More than a year and a half after it retired its controversial nickname and logo, the Washington Football Team announced on Tuesday it will reveal its new identity on Feb. 2.
“We know this has been a long process – one that has required a lot of patience from you over the last 18 months,” team president Jason Wright said in a letter to fans. “We are so excited to let you know that the wait is almost over.”
While the franchise has not publicly announced any finalists, Wright did rule out two potential names – Wolves and RedWolves – citing trademarks held by other teams, including Arkansas State University.
“Early on we understood Wolves – or some variation of it – was one of our fan favorites,” Wright said. “As I’ve said all along, we take feedback from our fans seriously, and because of your interest in this name, we put Wolves on a list of options to explore fully. Once we began looking into Wolves, however, we became aware of a notable challenge: trademarks held by other teams would limit our ability to make the name our own. And without Wolves, variations like RedWolves wouldn’t have been viable either for these and other reasons.
“Understanding the weight and importance of our team name, and excitement around other name options – both internally and within our fan base – we didn’t want to risk going down a route that could be dotted with legal hurdles. The prospect of years of litigation wasn’t something that we wanted you, our fans, to have to bear as you begin to embrace a new brand.”
Accompanying Wright’s letter was a new episode of “Making The Brand,” a video series that has given us a behind-the-scenes look at the rebrand process. Included were some teaser photos of the new uniforms, which fit the vision of former quarterback and current senior advisor Doug Williams.
“It’s a clean uniform,” Williams said in the video. “I believe in clean uniforms. You just got the number and the stripes around the shoulders – and that’s it. That’s going to be a good-looking uniform.”
From the teaser photos, we’ve gathered the franchise will have two new helmets, including one that is burgundy with an anodized satin finish. It has a gold facemask, the team logo on the sides and a single gold stripe down the middle, with the new team logo or wordmark on the front bumper.
Note that the photo above has a glare from the window on the stripe, giving the illusion of a white stripe accompanying the gold stripe.
The other helmet appears to be black with a black facemask, which is notable given the NFL is doing away with its one-helmet rule for the 2022 season and beyond.
The burgundy home jersey features gold numbers outlined in white with a perforation-like design throughout, while the white road jersey has burgundy numbers with a black outline.

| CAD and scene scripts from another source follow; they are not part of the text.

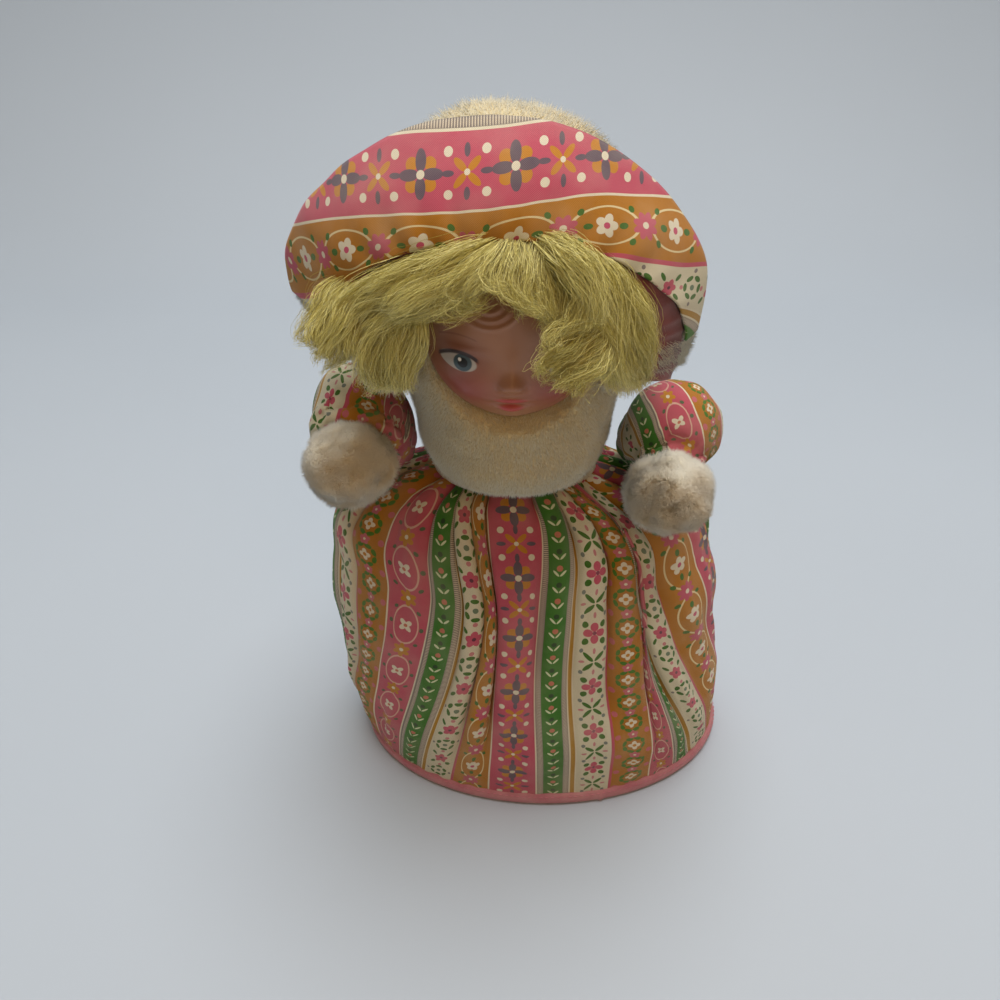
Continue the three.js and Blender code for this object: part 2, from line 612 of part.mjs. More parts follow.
function makeArm({ side, turn, puff, mitt }) {
  const pivot = shoulderCentre(THREE.MathUtils.degToRad(turn));
  console.log(side + " shoulder at " + pivot.toArray().map((v) => v.toFixed(2)).join(", "));
  const pear = pearGrid(new THREE.Vector3(), new THREE.Vector3(...puff), SHOULDER_RADIUS, PUFF_RADIUS);
  const hand = (inset) => unitBall
    .scale([MITT.wide - inset, MITT.deep - inset, MITT.high - inset]).translate(mitt);
  const sleeve = shell(pear, pushed(pear, -COTTON)).subtract(hand(PLUSH));
  const stuffing = filled(pushed(pear, -(COTTON + SLACK))).add(hand(PLUSH + SLACK));
  const arm = new THREE.Group();
  arm.position.copy(pivot);
  return arm.add(
    meshOf(side + "_sleeve", sleeve, "print"),
    meshOf(side + "_mitt", cutBy(hand(0), hand(PLUSH), filled(pushed(pear, GAP))), "plush"),
    meshOf(side + "_arm_stuffing", stuffing, "stuffing"),
  );
}

const head = new THREE.Group();
head.position.copy(KNOB_CENTRE);
head.add(...makeHead(), ...makeHat(), ...makeHair());

const doll = new THREE.Group();
doll.add(makeSkirt(), ...makeBase(), makeHemBand(), makeNeckCord(), makeBodyStuffing());
doll.add(head, ...ARMS.map(makeArm));
export default doll;
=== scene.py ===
# %% [markdown]
# # A stuffed cloth doll
# The doll is a padded bell of printed cotton on a flat oval base. It has a plush head with a
# moulded face, mohair curls, a plush hat whose printed brim is turned up, and two short arms.
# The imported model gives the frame: every piece here is made in metres, in that same frame.

import math

import bmesh
import bpy
import numpy as np
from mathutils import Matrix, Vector, noise


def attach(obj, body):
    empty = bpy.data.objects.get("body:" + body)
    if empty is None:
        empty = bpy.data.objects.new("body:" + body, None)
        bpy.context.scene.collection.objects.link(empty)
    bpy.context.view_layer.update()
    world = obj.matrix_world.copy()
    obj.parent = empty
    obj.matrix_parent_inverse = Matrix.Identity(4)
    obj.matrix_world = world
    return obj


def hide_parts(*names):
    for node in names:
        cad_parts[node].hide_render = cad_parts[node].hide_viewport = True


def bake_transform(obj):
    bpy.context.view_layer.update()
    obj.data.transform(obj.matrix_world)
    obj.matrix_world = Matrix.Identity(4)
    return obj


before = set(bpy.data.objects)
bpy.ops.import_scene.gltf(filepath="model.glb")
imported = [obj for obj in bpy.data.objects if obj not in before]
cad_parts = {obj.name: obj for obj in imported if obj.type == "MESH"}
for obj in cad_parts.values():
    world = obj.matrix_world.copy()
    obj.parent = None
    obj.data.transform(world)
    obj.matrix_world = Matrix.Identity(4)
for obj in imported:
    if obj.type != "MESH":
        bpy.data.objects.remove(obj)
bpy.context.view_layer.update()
MM = 0.001
print("nodes:", len(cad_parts))

# %% [markdown]
# ## Camera
# The photograph looks down on the doll from close by, so its perspective is strong. The lens is a
# small camera's usual one. With it, the camera's place and pitch were found from the size and the
# oval of the doll's base and from the repeat of the print.

# %% Camera
CAMERA_PLACE = Vector((-24, -300, 350)) * MM
CAMERA_PITCH = math.radians(34)  # below the horizon
LENS = 27.04
SENSOR = 36.0
IMAGE_SIDE = 1000

camera = bpy.data.objects.new("camera", bpy.data.cameras.new("camera"))
camera.data.lens = LENS
camera.data.sensor_width = SENSOR
camera.data.clip_start = 0.01
camera.location = CAMERA_PLACE
camera.rotation_euler = (math.pi / 2 - CAMERA_PITCH, 0, 0)
bpy.context.scene.collection.objects.link(camera)
bpy.context.scene.camera = camera


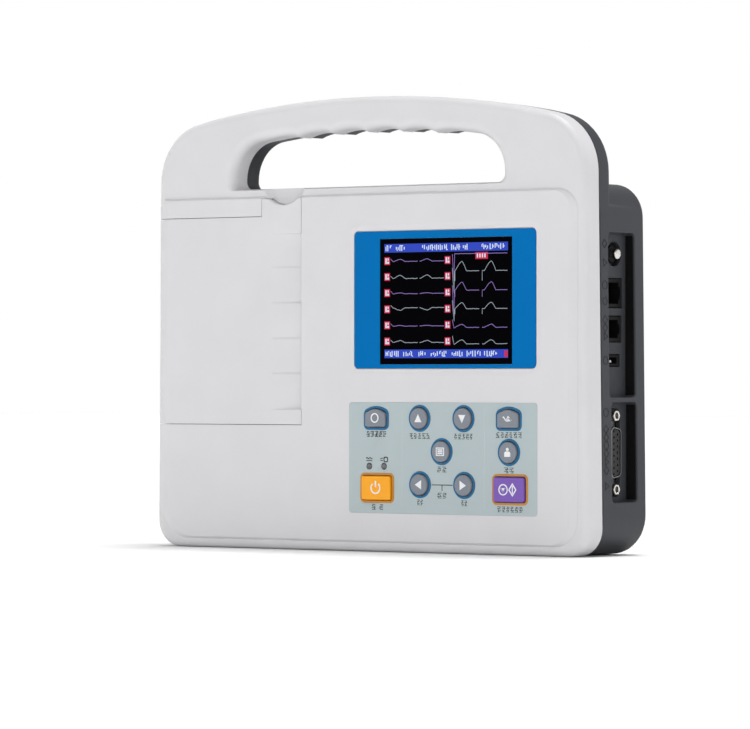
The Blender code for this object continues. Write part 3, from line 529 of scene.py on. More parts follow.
def room(node):
    """A node's ranges of x, depth and z."""
    low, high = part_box(node)
    return (low.x, high.x), (low.y - FRONT_Y, high.y - FRONT_Y), (low.z, high.z)


def extent(node):
    """A node's ranges of x and z, as seen from the front."""
    x, _, z = room(node)
    return x, z


def disc(node):
    """Centre and radius of a round node, as seen from the front."""
    x, z = extent(node)
    return (mid(x), mid(z)), (x[1] - x[0]) / 2


# --- Materials --------------------------------------------------------------------------------


def new_shader(name, colour, roughness, metallic=0.0, specular=0.5):
    material = bpy.data.materials.new(name)
    material.use_nodes = True
    tree = material.node_tree
    shader = tree.nodes["Principled BSDF"]
    shader.inputs["Base Color"].default_value = (*colour, 1.0)
    shader.inputs["Roughness"].default_value = roughness
    shader.inputs["Metallic"].default_value = metallic
    shader.inputs["Specular IOR Level"].default_value = specular
    return material, tree, shader


def texture(tree, kind, scale, stretch=(1.0, 1.0, 1.0), **settings):
    """Texture node in the object's own metres, stretched along its axes."""
    place = tree.nodes.new("ShaderNodeTexCoord")
    mapping = tree.nodes.new("ShaderNodeMapping")
    mapping.inputs["Scale"].default_value = stretch
    node = tree.nodes.new(kind)
    node.inputs["Scale"].default_value = scale
    for key, value in settings.items():
        node.inputs[key.replace("_", " ")].default_value = value
    tree.links.new(place.outputs["Object"], mapping.inputs["Vector"])
    tree.links.new(mapping.outputs["Vector"], node.inputs["Vector"])
    return node


def mapping_of(node):
    return node.inputs["Vector"].links[0].from_node


def bump(tree, shader, heights):
    """Chain bumps: heights holds (texture output, distance in metres)."""
    normal = None
    for output, distance in heights:
        node = tree.nodes.new("ShaderNodeBump")
        node.inputs["Distance"].default_value = distance
        tree.links.new(output, node.inputs["Height"])
        if normal:
            tree.links.new(normal, node.inputs["Normal"])
        normal = node.outputs["Normal"]
    tree.links.new(normal, shader.inputs["Normal"])


def vary(tree, target, output, low, high):
    """Drive a number from a texture between two values."""
    ranged = tree.nodes.new("ShaderNodeMapRange")
    ranged.inputs["From Min"].default_value = 0.3
    ranged.inputs["From Max"].default_value = 0.7
    ranged.inputs["To Min"].default_value = low
    ranged.inputs["To Max"].default_value = high
    tree.links.new(output, ranged.inputs["Value"])
    tree.links.new(ranged.outputs["Result"], target)


def tint(tree, shader, output, low, high, from_min=0.3, from_max=0.7):
    """Drive the base colour from a texture between two colours."""
    ramp = tree.nodes.new("ShaderNodeValToRGB")
    ramp.color_ramp.elements[0].position = from_min
    ramp.color_ramp.elements[0].color = (*low, 1.0)
    ramp.color_ramp.elements[1].position = from_max
    ramp.color_ramp.elements[1].color = (*high, 1.0)
    tree.links.new(output, ramp.inputs["Fac"])
    tree.links.new(ramp.outputs["Color"], shader.inputs["Base Color"])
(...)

There are three stars on the inside of the back collar, which – along with the striping pattern on the burgundy home jersey – have been pulled from the flag of Washington D.C. There’s also a circular logo on the back, right above the player’s nameplate.
The sleeve design on the white jersey appears to be different than the home burgundy jersey, with a solidly burgundy stripe above a diamond-shaped pattern and another black stripe below that.
Lastly, there is a pair of burgundy pants with a gold Nike swoosh.
“We can’t wait to hit the ground running with our team name and identity on a clear path – one without distracting obstacles, legal or otherwise,” Wright said. “And while we’ve always understood it would be a nearly impossible task to select a name that all of our fans would identify with as their first pick, we are very excited about our final selection, which aligns with our values, carries forth our rich history, represents the region and, most importantly, is inspired and informed by you, our fans.
“We are confident that this identity is one that our team and our fans across D.C., Maryland, Virginia and beyond can rally behind for another 90 years and more as we continue to cheer on the Burgundy & Gold in this next chapter.”
All that said, stay tuned to SportsLogos.net on Feb. 2 for the full unveiling.
Note: One name that hasn’t previously been mentioned as a contender is Admirals, as fans have noticed washingtonadmirals.com redirects to the Washington Football Team’s official website despite also being the name of a Major League Quidditch team.
That’s not necessarily indicative of that being the franchise’s new nickname, especially after legal troubles the Cleveland Guardians faced with their name change. They also likely purchased the domain for any and every name under consideration, so it’s just something to keep an eye on as the date gets closer.